* The task: Take the data below and extract the lines from the one with "The OpenSCAD and Blender code for this object continues." to the one with "raise NotImplementedError", inclusive, exactly as written.

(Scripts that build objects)
________________________
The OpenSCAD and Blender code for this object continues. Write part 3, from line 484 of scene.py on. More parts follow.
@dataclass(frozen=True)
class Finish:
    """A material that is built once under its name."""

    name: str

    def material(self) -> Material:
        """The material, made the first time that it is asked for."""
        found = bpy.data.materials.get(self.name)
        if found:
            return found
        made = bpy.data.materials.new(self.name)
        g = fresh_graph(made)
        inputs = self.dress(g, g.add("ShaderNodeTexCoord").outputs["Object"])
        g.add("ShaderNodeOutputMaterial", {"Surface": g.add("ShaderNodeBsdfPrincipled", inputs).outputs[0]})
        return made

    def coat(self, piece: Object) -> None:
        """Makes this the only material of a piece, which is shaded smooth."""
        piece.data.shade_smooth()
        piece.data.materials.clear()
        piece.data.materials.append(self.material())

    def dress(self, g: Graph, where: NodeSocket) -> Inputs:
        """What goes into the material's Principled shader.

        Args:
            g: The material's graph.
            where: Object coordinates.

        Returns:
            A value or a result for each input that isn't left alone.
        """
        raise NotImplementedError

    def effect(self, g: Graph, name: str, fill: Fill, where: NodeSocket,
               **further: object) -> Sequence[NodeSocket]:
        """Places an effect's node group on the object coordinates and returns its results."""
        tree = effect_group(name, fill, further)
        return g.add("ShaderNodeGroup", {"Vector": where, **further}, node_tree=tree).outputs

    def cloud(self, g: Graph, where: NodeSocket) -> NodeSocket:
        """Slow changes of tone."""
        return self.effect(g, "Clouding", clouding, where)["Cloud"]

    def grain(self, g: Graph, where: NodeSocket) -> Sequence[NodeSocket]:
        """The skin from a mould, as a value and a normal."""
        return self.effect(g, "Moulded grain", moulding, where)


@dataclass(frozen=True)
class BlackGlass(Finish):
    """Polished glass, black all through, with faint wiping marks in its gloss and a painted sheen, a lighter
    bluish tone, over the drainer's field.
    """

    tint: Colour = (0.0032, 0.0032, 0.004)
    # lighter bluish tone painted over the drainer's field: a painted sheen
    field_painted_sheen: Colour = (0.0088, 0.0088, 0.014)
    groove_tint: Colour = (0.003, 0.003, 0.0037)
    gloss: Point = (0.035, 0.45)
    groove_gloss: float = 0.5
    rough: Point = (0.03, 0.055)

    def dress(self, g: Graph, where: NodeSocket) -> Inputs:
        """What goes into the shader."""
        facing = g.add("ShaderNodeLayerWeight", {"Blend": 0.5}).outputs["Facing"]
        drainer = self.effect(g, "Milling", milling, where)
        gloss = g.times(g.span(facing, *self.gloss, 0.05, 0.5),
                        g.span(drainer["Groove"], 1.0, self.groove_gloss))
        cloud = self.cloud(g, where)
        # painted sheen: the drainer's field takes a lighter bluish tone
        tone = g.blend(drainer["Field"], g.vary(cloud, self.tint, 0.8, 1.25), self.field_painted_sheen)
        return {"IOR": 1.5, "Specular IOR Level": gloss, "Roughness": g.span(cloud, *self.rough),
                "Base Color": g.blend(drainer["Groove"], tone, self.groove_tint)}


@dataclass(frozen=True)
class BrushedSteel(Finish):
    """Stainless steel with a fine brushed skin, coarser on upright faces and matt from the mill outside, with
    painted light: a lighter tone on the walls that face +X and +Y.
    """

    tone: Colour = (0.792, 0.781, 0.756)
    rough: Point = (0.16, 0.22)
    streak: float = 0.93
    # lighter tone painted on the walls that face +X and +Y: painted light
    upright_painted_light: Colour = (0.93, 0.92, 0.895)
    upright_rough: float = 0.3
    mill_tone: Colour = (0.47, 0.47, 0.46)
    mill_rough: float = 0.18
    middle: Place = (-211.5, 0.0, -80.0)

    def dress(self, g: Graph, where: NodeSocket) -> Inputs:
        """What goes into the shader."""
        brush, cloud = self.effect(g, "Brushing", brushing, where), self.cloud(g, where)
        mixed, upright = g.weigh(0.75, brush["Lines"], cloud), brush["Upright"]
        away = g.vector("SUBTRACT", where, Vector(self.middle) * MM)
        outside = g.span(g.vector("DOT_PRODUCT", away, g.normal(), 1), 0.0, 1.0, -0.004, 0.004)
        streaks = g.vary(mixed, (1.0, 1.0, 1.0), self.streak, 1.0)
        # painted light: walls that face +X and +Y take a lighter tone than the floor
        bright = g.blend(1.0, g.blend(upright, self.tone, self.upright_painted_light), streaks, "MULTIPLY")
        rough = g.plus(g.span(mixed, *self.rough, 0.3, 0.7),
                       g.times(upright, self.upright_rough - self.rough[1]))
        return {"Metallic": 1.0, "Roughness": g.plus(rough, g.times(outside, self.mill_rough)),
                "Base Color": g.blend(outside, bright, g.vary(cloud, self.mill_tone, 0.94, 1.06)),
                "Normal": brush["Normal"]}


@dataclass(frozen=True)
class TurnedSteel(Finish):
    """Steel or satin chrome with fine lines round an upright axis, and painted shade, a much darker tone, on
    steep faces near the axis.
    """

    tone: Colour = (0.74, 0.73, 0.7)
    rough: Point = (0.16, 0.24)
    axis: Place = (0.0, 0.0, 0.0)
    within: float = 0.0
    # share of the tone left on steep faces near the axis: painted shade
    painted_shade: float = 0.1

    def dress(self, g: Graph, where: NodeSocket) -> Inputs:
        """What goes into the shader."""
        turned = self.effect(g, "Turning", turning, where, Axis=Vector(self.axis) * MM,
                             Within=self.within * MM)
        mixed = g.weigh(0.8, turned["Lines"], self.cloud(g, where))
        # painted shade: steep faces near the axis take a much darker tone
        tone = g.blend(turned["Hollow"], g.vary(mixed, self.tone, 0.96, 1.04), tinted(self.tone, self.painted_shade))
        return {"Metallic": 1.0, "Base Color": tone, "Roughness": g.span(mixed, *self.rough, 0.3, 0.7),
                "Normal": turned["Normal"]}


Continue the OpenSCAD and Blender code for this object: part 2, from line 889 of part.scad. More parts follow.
________________________
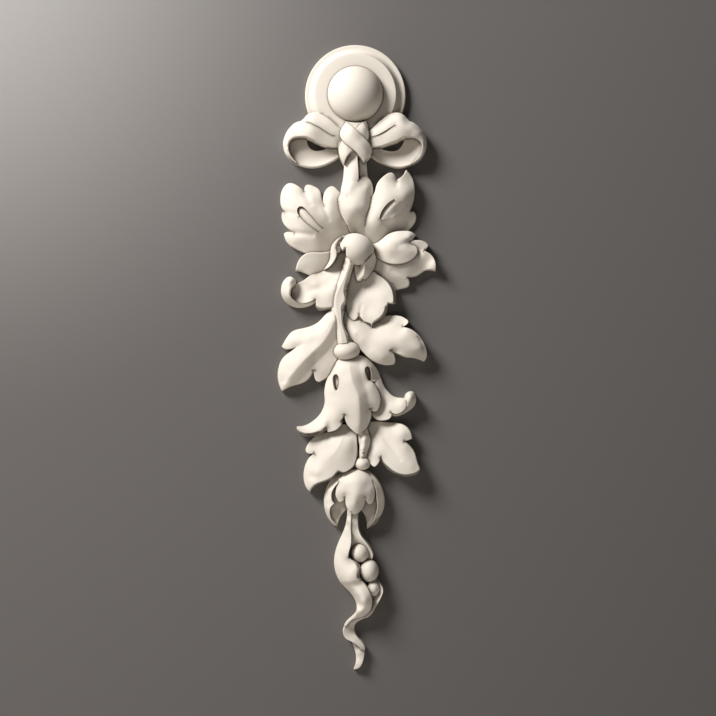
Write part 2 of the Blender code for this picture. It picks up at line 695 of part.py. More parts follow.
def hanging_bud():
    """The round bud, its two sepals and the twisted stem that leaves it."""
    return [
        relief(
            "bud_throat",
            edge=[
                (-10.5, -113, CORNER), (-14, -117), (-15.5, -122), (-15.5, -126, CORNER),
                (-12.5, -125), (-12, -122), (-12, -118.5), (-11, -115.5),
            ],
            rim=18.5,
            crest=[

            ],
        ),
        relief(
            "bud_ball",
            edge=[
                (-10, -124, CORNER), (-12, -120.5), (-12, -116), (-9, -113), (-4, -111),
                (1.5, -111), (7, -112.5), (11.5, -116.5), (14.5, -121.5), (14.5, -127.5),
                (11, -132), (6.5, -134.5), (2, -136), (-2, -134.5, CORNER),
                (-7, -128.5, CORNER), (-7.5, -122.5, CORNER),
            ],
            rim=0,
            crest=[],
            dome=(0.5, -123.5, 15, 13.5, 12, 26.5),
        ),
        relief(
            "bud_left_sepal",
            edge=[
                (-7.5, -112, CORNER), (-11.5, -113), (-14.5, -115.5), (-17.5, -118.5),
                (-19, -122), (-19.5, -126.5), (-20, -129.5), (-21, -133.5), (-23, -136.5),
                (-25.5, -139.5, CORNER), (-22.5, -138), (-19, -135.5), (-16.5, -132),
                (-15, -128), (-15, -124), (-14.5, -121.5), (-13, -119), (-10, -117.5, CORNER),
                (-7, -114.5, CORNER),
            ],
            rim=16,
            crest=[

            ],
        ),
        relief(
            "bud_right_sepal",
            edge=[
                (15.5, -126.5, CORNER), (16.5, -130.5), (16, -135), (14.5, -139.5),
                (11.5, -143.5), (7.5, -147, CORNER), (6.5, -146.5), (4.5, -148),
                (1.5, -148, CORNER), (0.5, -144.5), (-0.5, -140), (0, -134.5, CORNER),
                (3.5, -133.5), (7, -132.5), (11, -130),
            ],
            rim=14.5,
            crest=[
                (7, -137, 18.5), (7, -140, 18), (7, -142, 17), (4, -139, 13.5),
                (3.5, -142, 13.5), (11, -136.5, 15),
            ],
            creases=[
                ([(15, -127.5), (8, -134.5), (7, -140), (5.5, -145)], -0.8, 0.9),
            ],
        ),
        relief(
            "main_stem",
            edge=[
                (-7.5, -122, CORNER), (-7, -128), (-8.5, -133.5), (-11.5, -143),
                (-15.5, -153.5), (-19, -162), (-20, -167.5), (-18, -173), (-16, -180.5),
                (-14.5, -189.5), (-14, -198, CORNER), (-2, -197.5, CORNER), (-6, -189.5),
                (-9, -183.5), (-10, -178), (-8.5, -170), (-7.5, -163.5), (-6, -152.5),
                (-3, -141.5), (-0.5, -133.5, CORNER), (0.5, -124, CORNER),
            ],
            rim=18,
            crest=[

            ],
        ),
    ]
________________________
* The solution:
The OpenSCAD and Blender code for this object continues. Write part 3, from line 484 of scene.py on. More parts follow.
@dataclass(frozen=True)
class Finish:
    """A material that is built once under its name."""

    name: str

    def material(self) -> Material:
        """The material, made the first time that it is asked for."""
        found = bpy.data.materials.get(self.name)
        if found:
            return found
        made = bpy.data.materials.new(self.name)
        g = fresh_graph(made)
        inputs = self.dress(g, g.add("ShaderNodeTexCoord").outputs["Object"])
        g.add("ShaderNodeOutputMaterial", {"Surface": g.add("ShaderNodeBsdfPrincipled", inputs).outputs[0]})
        return made

    def coat(self, piece: Object) -> None:
        """Makes this the only material of a piece, which is shaded smooth."""
        piece.data.shade_smooth()
        piece.data.materials.clear()
        piece.data.materials.append(self.material())

    def dress(self, g: Graph, where: NodeSocket) -> Inputs:
        """What goes into the material's Principled shader.

        Args:
            g: The material's graph.
            where: Object coordinates.

        Returns:
            A value or a result for each input that isn't left alone.
        """
        raise NotImplementedError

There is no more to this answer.